10.   As wholly recursive albeit elaborated (i.e. differentiated) niche copy of Pan she cannot but be compliant with Pan’s universal ordering rules. It is her job to apply Pan’s rules locally and thereby generate a local solution to Pan’s universal problem, namely Pan’s fundamental incompleteness deriving from its singularity (or monopole status). For: ‘It is not good for Pan to be alone!’

11.   By contrast, the henotheist subscriber ‘believes (has faith) and lives!’

12.   For ‘representation’ read: icon. What is represented are highly compressed data flows whose vastness cannot be consciously assessed. So it is that consciousness consists of the ongoing flow of representations of data flows deciding a system’s survival status.

13.   The prevailing (and so competing) survival conditions emerge as alternate universal rules selections, that is to say, as localised versions of fundamentally identical Pan copies.

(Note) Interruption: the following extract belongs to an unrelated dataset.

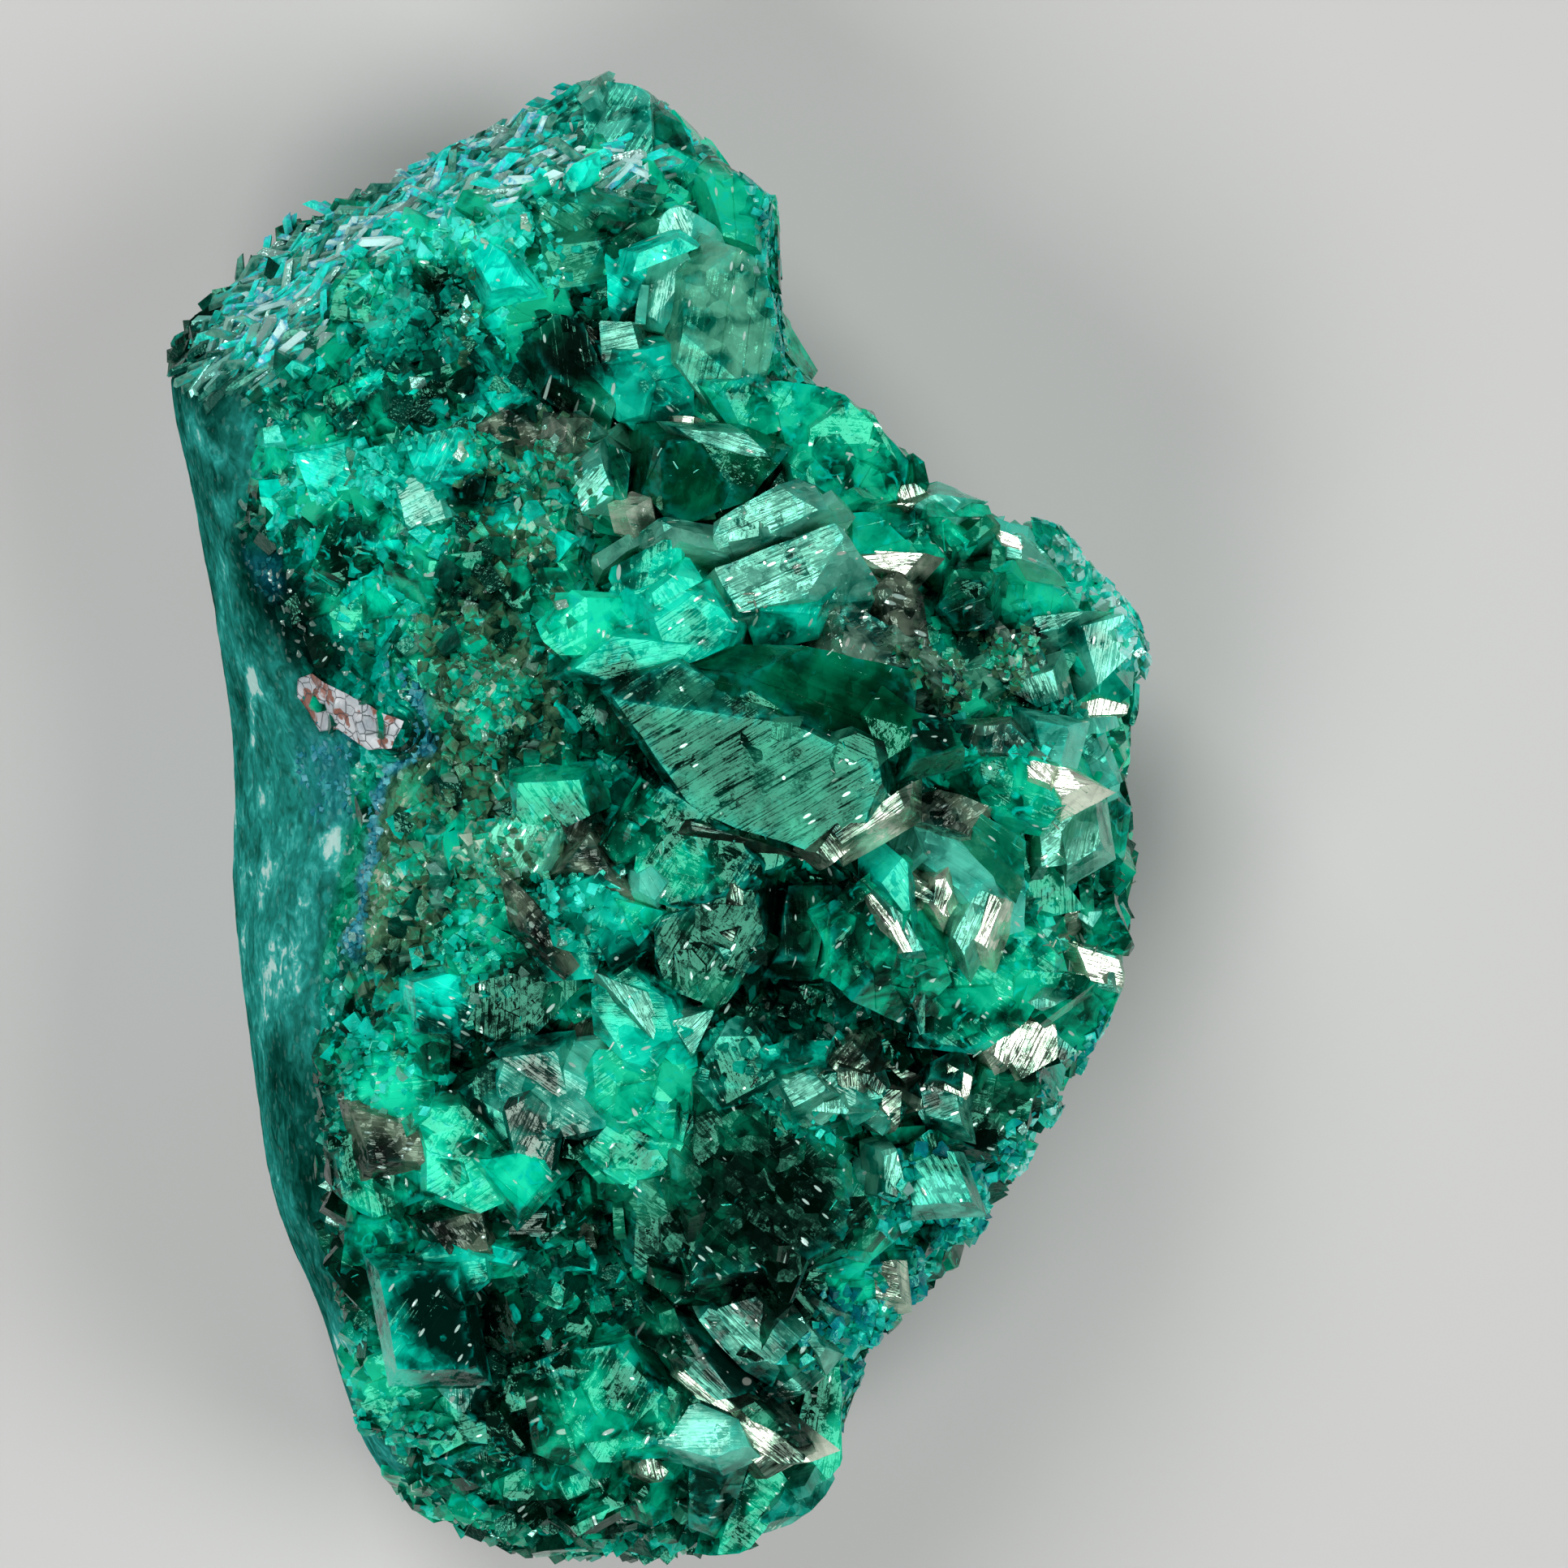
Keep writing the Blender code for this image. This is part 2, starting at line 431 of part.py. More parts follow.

Hence, for example, do all other humans emerge as alternate versions of myself.

14.   Pan’s Original sin (i.e. her failure) consists in her incompleteness. As ‘ONE’, hence @ thermodynamic rest (i.e. @ minimum entropy) she is incomplete because ‘unproven’ because ‘waiting’ un-emerged (i.e. unborn), hence without realness or identity. The latter emerge via contact resulting from turbulence (i.e. dynamic disorder), hence not-@-oneness. During copying Pan’s incompleteness (i.e. her original sin) is also copied so that each copy runs (i.e. as niche emergent) the entire Pan self-completing (hence self-righteousness creating) program/algorithm. 

15.   Likewise (i.e. equally) all other appearances in/as the universe. And that is why the pantheist experiences the given world as good, and as perfect too, and which creates serious problems for her as she interacts with her everyday world with its apparent (but merely superficial, but for her all-important) niche inequalities/differences.